TNT Post considers that, in the final weeks of the talks, major undertakings have been given to restrict the number of compulsory redundancies to 3100, including in the light of the continuing decline in volume, which will come to 8 to 9 percent in 2010. The interests of employees have played a major role in this.
The package of demands expressed in the unions’ letter of 28 October makes it impossible to implement the necessary competitive cost-price reductions. TNT Post considers that it has investigated all the various possibilities – exhaustively and at length – and it calls upon the unions to shoulder their responsibility as regards ensuring a healthy future for the company.

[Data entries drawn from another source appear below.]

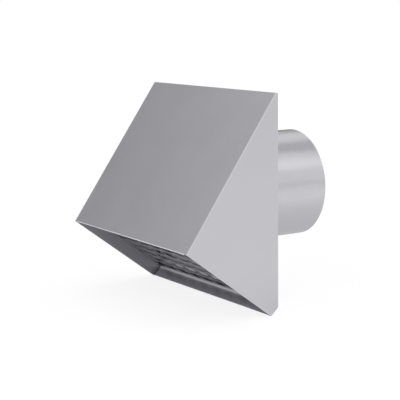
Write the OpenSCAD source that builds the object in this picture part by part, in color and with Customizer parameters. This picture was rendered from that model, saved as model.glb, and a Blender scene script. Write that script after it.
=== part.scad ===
// Wall vent terminal: a folded sheet hood on a back plate, with a duct spigot and a mesh guard.
// The origin is on the spigot's axis in the plane of the wall. +Y runs into the wall and +Z is up.

/* [Hood] */
// Width across the two cheeks
hood_width = 200; // [150:1:260]
// Height from the lowest edge to the top
hood_height = 190; // [170:1:230]
// Depth from the wall to the lip
hood_depth = 92; // [80:1:120]
// Height of the lip above the lowest edge
lip_height = 63; // [50:1:80]
// Distance of the lowest edge in front of the wall
foot_depth = 8; // [6:0.5:14]
// Height of the bevelled foot behind the lowest edge
foot_height = 7.5; // [5:0.5:12]
// Thickness of the galvanised sheet
sheet = 0.7; // [0.5:0.1:1]
// Inner radius of every fold
fold_radius = 0.6; // [0.4:0.1:1]
// Depth of the hem turned up inside the lip
hem_depth = 11; // [6:0.5:14]
// Slit inside the hem
hem_slit = 0.3; // [0.2:0.1:0.6]
// Notch between each end of the hem and the cheek
hem_notch = 3; // [1:0.5:6]
// Width of the flanges turned in along the wall
flange_width = 12; // [8:0.5:20]
// Slit at the mitre where two flanges meet
mitre_slit = 0.6; // [0.3:0.1:1]
// Height of the notch between the foot and a side flange
flange_notch = 3; // [1:0.5:8]

/* [Back plate] */
// Clearance between the plate's edges and the folds around it
plate_clearance = 0.3; // [0.1:0.1:1]

/* [Spigot] */
// Outer diameter of the spigot
spigot_diameter = 99; // [79:1:119]
// Length of the spigot behind the wall plane
spigot_length = 90; // [40:1:150]
// Height of the spigot's axis above the lowest edge
spigot_height = 96.5; // [85:0.5:110]
// Thickness of the spigot's wall
spigot_wall = 0.7; // [0.5:0.1:1]
// Width of the collar turned out on the back plate
collar_width = 5; // [3:0.5:8]
// Clearance between the plate's hole and the spigot's fold
hole_clearance = 0.1; // [0.1:0.1:0.5]

/* [Mesh guard] */
// Thickness of the guard's sheet
guard_sheet = 0.7; // [0.5:0.1:1]
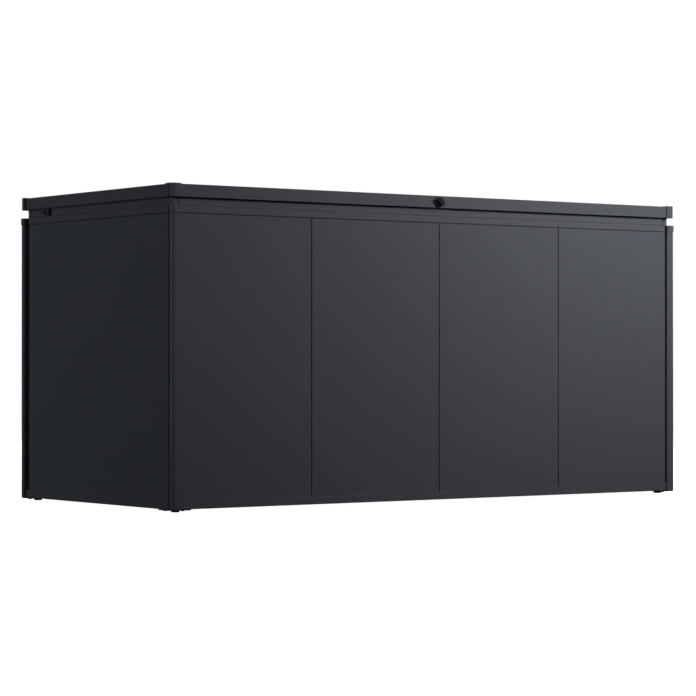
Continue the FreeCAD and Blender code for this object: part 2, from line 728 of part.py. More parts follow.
def stay_plate():
    """The plate outside the right collar run, in the gap under the lid."""
    rear = stay_point(STAY_REAR_DISTANCE)
    x0 = rear.x - STAY_SHEET
    front = rear.y - STAY_LENGTH
    z0 = rear.z - STAY_HEIGHT / 2
    plate = block(x0, rear.x, front, rear.y, z0, z0 + STAY_HEIGHT)
    lip = block(x0, rear.x + STAY_LIP, front, front + STAY_LIP_SHEET, z0, z0 + STAY_HEIGHT)
    return plate.fuse(lip).cut([stay_pin_hole()] + stay_bolt_holes())


def stay_fasteners():
    """The stay's pin with its spacer, and two small bolts that hold the plate to the collar."""
    face = stay_point(STAY_PIN_DISTANCE)
    wall = face - X_AXIS * (STAY_SHEET + SHEET)
    gusset = V(HALF_LENGTH - GUSSET_INSET, face.y, face.z)
    pin = cylinder(face, -X_AXIS, STAY_PIN_RADIUS, face.x - gusset.x + GUSSET_SHEET)
    washer = cylinder(face, X_AXIS, STAY_WASHER_RADIUS, STAY_WASHER)
    head = cylinder(face + X_AXIS * STAY_WASHER, X_AXIS, STAY_PIN_HEAD_RADIUS, STAY_PIN_HEAD)
    head = head.makeFillet(STAY_PIN_HEAD / 2, edges_at(head, X_AXIS, face.x + STAY_WASHER + STAY_PIN_HEAD))
    nut = cylinder(gusset - X_AXIS * GUSSET_SHEET, -X_AXIS, STAY_PIN_HEAD_RADIUS, STAY_PIN_HEAD)
    space = wall.x - gusset.x
    spacer = cylinder(gusset, X_AXIS, STAY_PIN_RADIUS + SPACER_WALL, space)
    spacer = spacer.cut(cylinder(gusset, X_AXIS, STAY_PIN_RADIUS + BOLT_CLEARANCE, space))
    return [pin.fuse([washer, head, nut]), spacer] + [stay_bolt(d) for d in STAY_BOLT_DISTANCES]


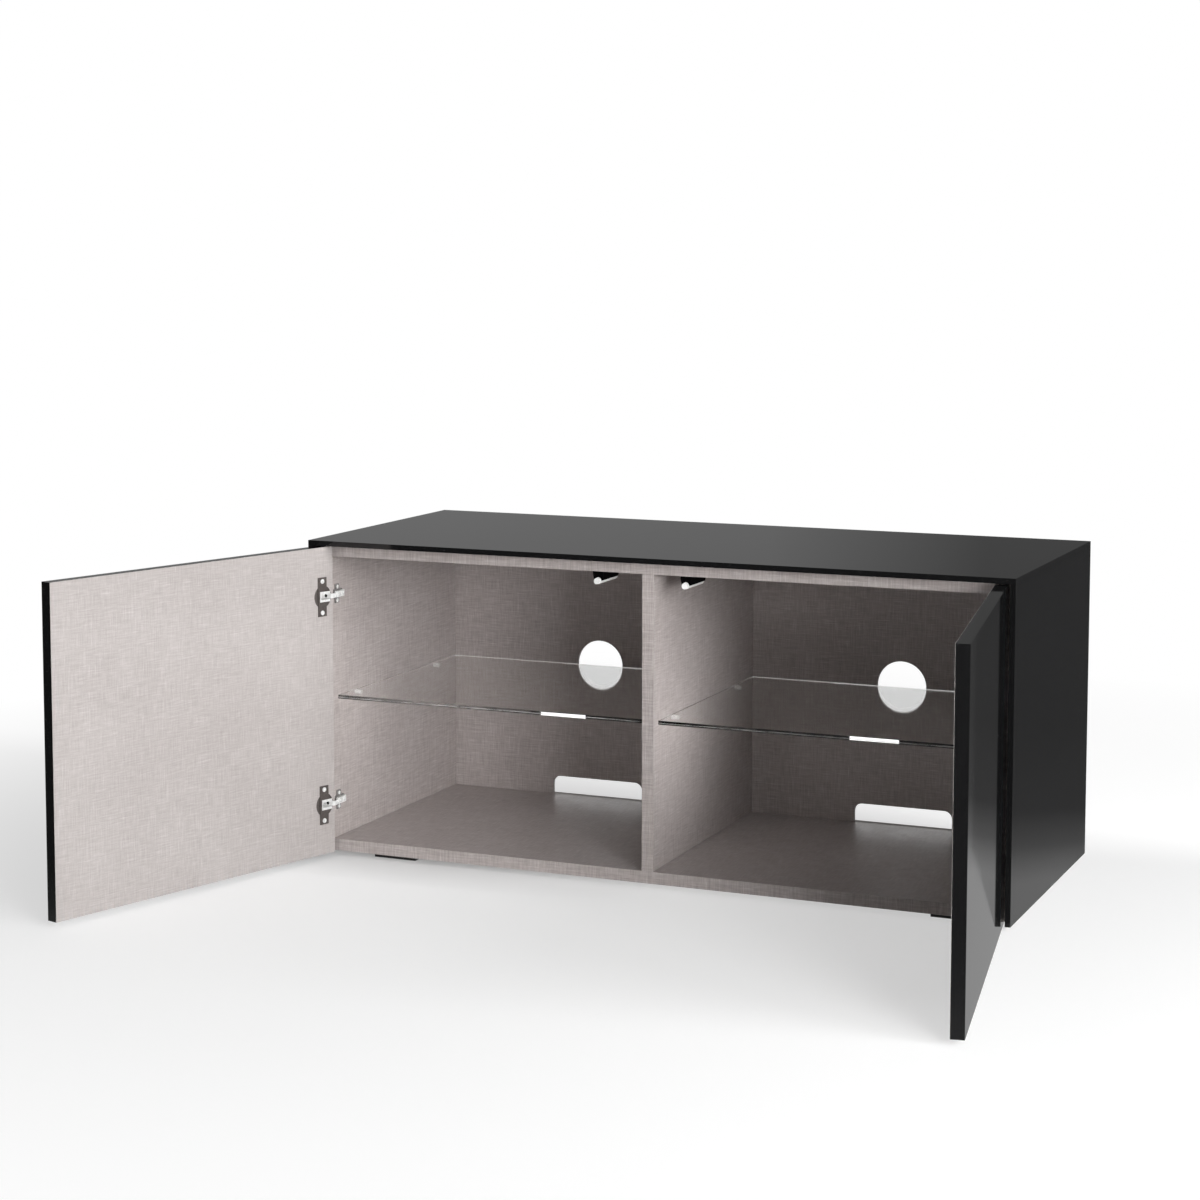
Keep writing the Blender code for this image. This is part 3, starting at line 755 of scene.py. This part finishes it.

We give the matter of disquiet among the company’s employees – which is in part due to the continuing uncertainty – the highest priority. It is absolutely normal within TNT Post for employees and management to deal respectfully with one another. Where that is not the case, TNT Post will take action: intimidation is something that the company cannot possibly accept. TNT Post, the unions, and the Works Council are working together to deal with this problem. ArboNed (TNT Post’s health and safety service) has commenced an investigation, for example, of the psychosocial work pressure, and this investigation is being coordinated with the Labour Inspectorate. An independent ombudsman will also be appointed.
If the unions do in fact engage in collective action, it will have an impact on the rapidly increasing fall in volumes due to substitution and the leakage of flows of mail to TNT Post’s competitors. Such action will in fact increase the risk as regards jobs, precisely the jobs that the unions wish to preserve.
TNT Post has given far-reaching undertakings to minimise the consequences from the social point of view. Unfortunately, the unions have merely indicated that all of TNT’s gestures, concessions, and undertakings are insufficient. It is not possible to comply with the unions’ demands without the unions showing themselves open to discuss other cost savings, for example as regards the terms and conditions of employment.
Needless to say, TNT Post remains open for talks.